Copy exactly the lines of the material below that run from the one containing "Reconstruct the object" through the one containing "from collections import namedtuple". Copy no other lines.

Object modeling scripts
## begin

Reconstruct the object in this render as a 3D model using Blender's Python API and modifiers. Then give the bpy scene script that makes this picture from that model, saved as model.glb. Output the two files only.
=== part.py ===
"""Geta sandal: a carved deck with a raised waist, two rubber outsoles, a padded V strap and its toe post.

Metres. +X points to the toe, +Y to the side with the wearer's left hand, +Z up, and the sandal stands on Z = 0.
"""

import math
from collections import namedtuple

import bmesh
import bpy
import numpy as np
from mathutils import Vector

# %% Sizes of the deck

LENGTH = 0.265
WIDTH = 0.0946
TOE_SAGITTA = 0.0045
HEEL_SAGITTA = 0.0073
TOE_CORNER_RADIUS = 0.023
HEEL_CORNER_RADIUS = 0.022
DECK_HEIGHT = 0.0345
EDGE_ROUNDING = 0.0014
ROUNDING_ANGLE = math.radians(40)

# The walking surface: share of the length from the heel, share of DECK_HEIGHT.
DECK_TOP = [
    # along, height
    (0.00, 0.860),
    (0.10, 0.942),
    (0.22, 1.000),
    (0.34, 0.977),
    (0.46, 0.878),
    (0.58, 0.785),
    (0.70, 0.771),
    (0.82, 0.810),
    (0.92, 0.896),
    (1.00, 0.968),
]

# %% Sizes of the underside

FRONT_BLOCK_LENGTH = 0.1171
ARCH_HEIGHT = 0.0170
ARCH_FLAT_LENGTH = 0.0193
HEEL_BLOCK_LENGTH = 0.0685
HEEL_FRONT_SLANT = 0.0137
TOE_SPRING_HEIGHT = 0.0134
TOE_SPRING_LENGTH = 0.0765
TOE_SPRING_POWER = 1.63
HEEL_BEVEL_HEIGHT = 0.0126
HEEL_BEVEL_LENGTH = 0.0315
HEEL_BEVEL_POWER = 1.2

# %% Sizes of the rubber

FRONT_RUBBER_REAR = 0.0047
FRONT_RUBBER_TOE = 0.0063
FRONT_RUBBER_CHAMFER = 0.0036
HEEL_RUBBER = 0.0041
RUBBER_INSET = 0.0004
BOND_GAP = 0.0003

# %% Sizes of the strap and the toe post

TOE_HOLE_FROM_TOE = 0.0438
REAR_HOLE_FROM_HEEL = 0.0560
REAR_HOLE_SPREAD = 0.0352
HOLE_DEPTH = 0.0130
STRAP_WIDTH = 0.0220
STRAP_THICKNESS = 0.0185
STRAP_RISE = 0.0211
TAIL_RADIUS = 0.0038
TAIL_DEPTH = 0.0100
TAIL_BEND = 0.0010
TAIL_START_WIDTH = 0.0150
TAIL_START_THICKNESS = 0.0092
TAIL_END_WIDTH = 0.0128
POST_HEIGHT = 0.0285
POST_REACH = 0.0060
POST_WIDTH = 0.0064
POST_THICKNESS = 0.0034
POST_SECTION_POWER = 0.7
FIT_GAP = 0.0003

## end
## begin

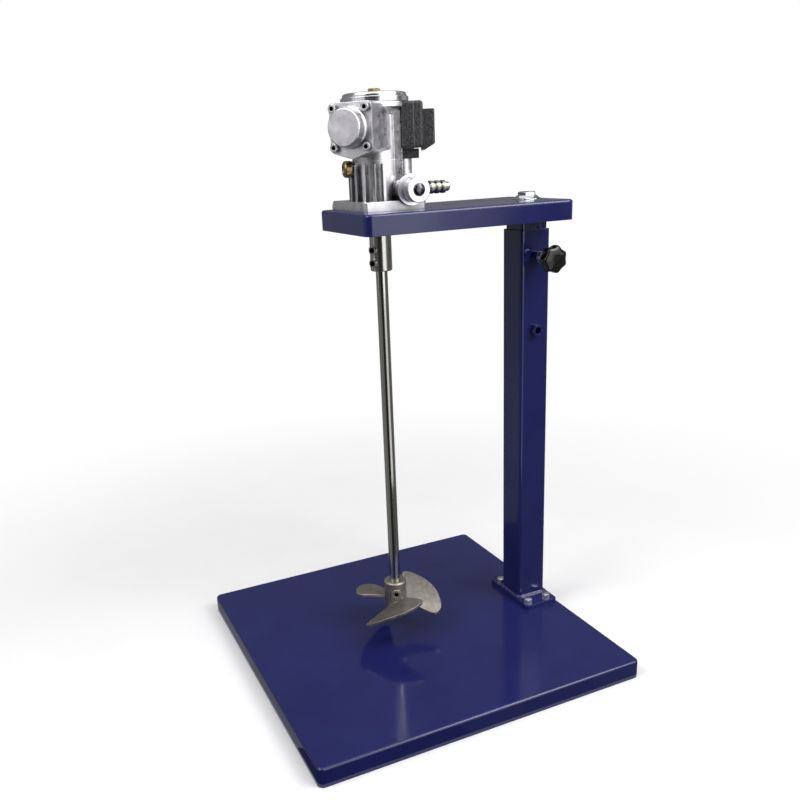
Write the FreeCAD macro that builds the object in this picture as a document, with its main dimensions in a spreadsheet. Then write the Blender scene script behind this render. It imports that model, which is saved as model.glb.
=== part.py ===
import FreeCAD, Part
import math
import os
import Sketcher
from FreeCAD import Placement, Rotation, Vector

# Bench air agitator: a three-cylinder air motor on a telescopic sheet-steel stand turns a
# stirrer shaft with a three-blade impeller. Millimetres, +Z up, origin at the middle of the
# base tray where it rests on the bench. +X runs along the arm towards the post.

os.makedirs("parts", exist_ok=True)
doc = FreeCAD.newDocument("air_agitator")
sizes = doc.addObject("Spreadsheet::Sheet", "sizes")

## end
## begin

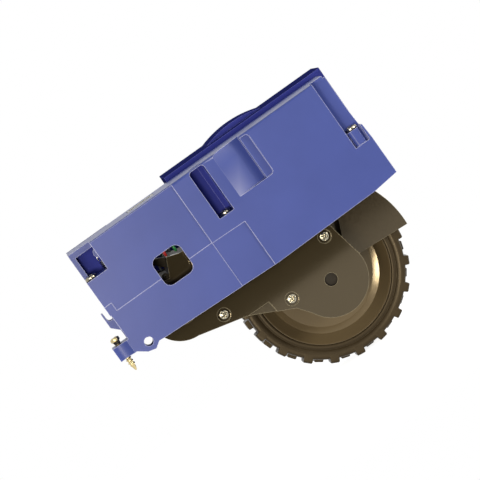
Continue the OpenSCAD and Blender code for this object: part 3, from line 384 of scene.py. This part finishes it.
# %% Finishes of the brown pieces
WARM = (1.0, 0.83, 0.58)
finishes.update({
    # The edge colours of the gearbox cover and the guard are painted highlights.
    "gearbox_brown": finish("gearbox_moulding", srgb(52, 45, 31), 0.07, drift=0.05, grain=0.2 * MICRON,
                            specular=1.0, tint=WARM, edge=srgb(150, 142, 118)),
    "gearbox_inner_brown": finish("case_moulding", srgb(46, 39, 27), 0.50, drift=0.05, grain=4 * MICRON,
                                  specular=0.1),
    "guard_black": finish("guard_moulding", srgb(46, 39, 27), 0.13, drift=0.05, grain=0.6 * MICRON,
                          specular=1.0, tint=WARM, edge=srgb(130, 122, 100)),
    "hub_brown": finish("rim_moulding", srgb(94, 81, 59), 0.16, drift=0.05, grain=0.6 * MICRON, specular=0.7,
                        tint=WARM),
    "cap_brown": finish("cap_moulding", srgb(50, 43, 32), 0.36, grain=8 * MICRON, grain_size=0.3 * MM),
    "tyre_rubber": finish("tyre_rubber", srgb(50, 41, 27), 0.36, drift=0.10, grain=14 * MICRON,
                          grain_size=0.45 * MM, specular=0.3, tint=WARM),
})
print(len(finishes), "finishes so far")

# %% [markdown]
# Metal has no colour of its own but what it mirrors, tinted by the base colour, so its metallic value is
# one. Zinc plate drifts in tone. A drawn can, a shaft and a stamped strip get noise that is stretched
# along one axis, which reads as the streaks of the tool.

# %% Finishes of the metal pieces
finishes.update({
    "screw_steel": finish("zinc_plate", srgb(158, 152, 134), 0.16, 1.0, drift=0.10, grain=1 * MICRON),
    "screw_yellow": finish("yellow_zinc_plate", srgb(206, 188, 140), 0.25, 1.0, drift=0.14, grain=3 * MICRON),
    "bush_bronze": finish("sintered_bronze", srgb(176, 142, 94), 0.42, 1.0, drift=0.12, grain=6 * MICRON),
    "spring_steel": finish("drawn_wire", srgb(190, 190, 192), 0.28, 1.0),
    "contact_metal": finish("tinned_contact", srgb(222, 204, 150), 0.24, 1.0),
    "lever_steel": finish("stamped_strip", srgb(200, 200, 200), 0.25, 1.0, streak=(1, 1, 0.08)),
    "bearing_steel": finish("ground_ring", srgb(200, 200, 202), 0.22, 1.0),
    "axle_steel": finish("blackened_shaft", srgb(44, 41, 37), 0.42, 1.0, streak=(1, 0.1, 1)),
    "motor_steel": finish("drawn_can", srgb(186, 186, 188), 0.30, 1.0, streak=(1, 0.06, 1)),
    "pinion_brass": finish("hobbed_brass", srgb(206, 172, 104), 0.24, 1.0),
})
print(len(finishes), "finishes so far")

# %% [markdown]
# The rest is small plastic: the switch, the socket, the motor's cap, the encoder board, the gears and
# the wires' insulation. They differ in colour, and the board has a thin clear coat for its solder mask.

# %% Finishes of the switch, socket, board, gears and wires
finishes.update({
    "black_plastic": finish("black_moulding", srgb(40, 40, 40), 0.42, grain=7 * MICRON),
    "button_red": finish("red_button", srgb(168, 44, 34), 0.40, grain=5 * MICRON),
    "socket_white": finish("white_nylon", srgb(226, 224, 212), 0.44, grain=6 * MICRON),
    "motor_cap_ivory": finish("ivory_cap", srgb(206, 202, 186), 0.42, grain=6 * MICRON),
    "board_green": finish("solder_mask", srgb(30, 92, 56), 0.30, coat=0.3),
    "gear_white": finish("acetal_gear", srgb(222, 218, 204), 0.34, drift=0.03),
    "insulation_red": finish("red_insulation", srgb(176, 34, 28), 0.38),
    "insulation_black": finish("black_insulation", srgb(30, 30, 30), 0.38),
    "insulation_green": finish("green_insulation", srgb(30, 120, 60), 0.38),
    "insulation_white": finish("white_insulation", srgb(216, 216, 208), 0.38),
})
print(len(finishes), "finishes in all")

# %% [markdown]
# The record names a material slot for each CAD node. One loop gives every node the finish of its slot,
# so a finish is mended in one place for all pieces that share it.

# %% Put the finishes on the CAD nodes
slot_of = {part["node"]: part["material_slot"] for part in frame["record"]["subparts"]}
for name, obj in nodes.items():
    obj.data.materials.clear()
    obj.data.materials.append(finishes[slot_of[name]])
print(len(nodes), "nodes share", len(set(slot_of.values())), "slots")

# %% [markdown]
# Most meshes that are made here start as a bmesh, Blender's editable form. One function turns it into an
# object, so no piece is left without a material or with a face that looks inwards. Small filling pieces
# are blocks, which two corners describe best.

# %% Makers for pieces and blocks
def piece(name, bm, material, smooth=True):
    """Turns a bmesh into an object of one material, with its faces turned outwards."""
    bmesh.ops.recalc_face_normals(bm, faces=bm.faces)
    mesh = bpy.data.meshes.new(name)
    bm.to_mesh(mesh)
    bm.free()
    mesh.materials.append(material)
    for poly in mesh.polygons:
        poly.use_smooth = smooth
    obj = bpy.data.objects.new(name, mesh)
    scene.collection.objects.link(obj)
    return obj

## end

**Solution to this exercise:**
Reconstruct the object in this render as a 3D model using Blender's Python API and modifiers. Then give the bpy scene script that makes this picture from that model, saved as model.glb. Output the two files only.
=== part.py ===
"""Geta sandal: a carved deck with a raised waist, two rubber outsoles, a padded V strap and its toe post.

Metres. +X points to the toe, +Y to the side with the wearer's left hand, +Z up, and the sandal stands on Z = 0.
"""

import math
from collections import namedtuple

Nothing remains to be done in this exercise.